━━━ Material provided

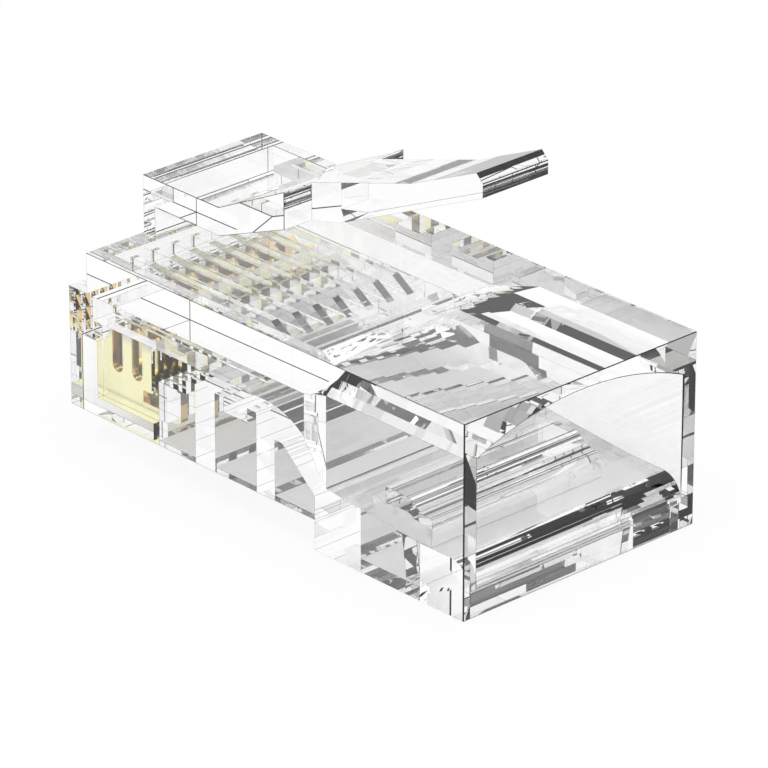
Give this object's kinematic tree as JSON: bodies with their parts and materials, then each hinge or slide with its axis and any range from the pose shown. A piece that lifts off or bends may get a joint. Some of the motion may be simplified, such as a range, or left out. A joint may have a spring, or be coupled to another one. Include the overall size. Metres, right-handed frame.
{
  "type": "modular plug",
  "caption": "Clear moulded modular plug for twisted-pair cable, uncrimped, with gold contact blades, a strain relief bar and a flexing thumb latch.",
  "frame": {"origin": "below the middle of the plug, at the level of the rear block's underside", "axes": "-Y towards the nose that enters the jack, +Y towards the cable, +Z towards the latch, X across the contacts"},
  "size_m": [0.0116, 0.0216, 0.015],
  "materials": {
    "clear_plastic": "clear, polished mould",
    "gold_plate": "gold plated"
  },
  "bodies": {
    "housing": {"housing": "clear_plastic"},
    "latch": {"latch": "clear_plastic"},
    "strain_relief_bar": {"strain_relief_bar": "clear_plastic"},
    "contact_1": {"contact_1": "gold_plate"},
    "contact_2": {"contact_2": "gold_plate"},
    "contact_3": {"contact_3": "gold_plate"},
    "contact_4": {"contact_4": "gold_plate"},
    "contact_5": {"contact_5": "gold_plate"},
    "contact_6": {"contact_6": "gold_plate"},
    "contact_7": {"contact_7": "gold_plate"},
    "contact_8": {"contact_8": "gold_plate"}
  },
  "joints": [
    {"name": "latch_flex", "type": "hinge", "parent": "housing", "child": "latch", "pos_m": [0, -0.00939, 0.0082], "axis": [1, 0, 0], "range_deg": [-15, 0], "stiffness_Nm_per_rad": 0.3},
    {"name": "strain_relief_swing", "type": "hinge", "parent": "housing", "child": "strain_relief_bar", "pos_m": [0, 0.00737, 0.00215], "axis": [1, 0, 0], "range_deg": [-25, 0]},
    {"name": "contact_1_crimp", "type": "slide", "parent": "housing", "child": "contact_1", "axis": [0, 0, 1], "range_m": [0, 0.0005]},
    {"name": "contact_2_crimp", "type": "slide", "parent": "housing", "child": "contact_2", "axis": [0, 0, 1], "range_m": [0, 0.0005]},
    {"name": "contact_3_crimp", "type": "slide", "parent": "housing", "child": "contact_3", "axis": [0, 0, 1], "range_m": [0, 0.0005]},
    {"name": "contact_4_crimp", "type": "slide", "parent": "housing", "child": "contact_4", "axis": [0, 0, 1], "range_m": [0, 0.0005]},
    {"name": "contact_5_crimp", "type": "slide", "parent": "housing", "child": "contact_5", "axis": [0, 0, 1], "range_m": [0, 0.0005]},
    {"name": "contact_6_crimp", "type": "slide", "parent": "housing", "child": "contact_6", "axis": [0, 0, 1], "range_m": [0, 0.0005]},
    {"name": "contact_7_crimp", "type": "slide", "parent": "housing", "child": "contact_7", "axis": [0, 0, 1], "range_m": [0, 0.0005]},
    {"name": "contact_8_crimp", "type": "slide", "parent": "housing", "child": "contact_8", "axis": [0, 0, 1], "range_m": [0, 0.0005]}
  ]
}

━━━━━━

Extract the full listing above without alteration.

▶ [Output of the exercise]:
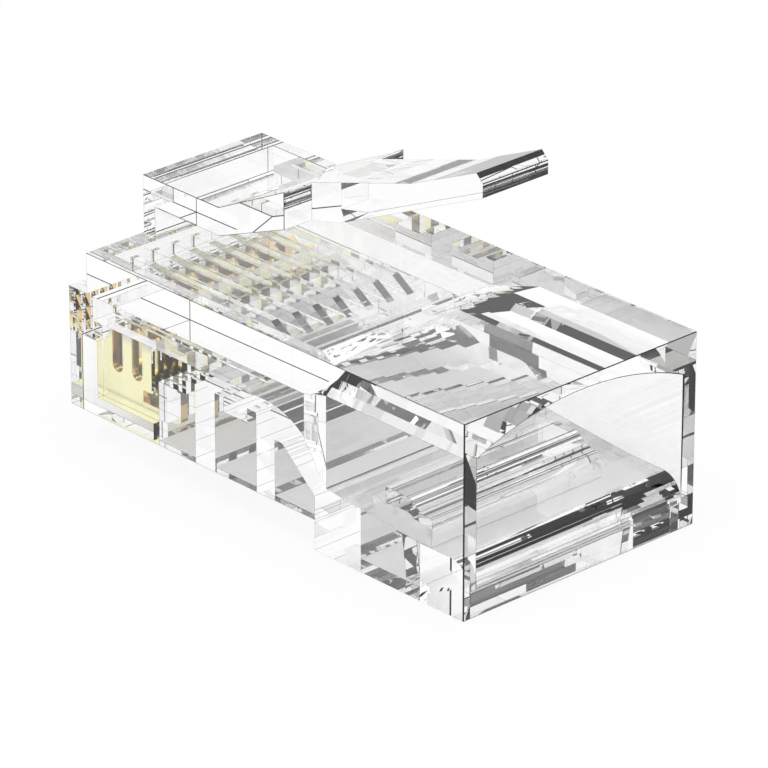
Give this object's kinematic tree as JSON: bodies with their parts and materials, then each hinge or slide with its axis and any range from the pose shown. A piece that lifts off or bends may get a joint. Some of the motion may be simplified, such as a range, or left out. A joint may have a spring, or be coupled to another one. Include the overall size. Metres, right-handed frame.
{
  "type": "modular plug",
  "caption": "Clear moulded modular plug for twisted-pair cable, uncrimped, with gold contact blades, a strain relief bar and a flexing thumb latch.",
  "frame": {"origin": "below the middle of the plug, at the level of the rear block's underside", "axes": "-Y towards the nose that enters the jack, +Y towards the cable, +Z towards the latch, X across the contacts"},
  "size_m": [0.0116, 0.0216, 0.015],
  "materials": {
    "clear_plastic": "clear, polished mould",
    "gold_plate": "gold plated"
  },
  "bodies": {
    "housing": {"housing": "clear_plastic"},
    "latch": {"latch": "clear_plastic"},
    "strain_relief_bar": {"strain_relief_bar": "clear_plastic"},
    "contact_1": {"contact_1": "gold_plate"},
    "contact_2": {"contact_2": "gold_plate"},
    "contact_3": {"contact_3": "gold_plate"},
    "contact_4": {"contact_4": "gold_plate"},
    "contact_5": {"contact_5": "gold_plate"},
    "contact_6": {"contact_6": "gold_plate"},
    "contact_7": {"contact_7": "gold_plate"},
    "contact_8": {"contact_8": "gold_plate"}
  },
  "joints": [
    {"name": "latch_flex", "type": "hinge", "parent": "housing", "child": "latch", "pos_m": [0, -0.00939, 0.0082], "axis": [1, 0, 0], "range_deg": [-15, 0], "stiffness_Nm_per_rad": 0.3},
    {"name": "strain_relief_swing", "type": "hinge", "parent": "housing", "child": "strain_relief_bar", "pos_m": [0, 0.00737, 0.00215], "axis": [1, 0, 0], "range_deg": [-25, 0]},
    {"name": "contact_1_crimp", "type": "slide", "parent": "housing", "child": "contact_1", "axis": [0, 0, 1], "range_m": [0, 0.0005]},
    {"name": "contact_2_crimp", "type": "slide", "parent": "housing", "child": "contact_2", "axis": [0, 0, 1], "range_m": [0, 0.0005]},
    {"name": "contact_3_crimp", "type": "slide", "parent": "housing", "child": "contact_3", "axis": [0, 0, 1], "range_m": [0, 0.0005]},
    {"name": "contact_4_crimp", "type": "slide", "parent": "housing", "child": "contact_4", "axis": [0, 0, 1], "range_m": [0, 0.0005]},
    {"name": "contact_5_crimp", "type": "slide", "parent": "housing", "child": "contact_5", "axis": [0, 0, 1], "range_m": [0, 0.0005]},
    {"name": "contact_6_crimp", "type": "slide", "parent": "housing", "child": "contact_6", "axis": [0, 0, 1], "range_m": [0, 0.0005]},
    {"name": "contact_7_crimp", "type": "slide", "parent": "housing", "child": "contact_7", "axis": [0, 0, 1], "range_m": [0, 0.0005]},
    {"name": "contact_8_crimp", "type": "slide", "parent": "housing", "child": "contact_8", "axis": [0, 0, 1], "range_m": [0, 0.0005]}
  ]
}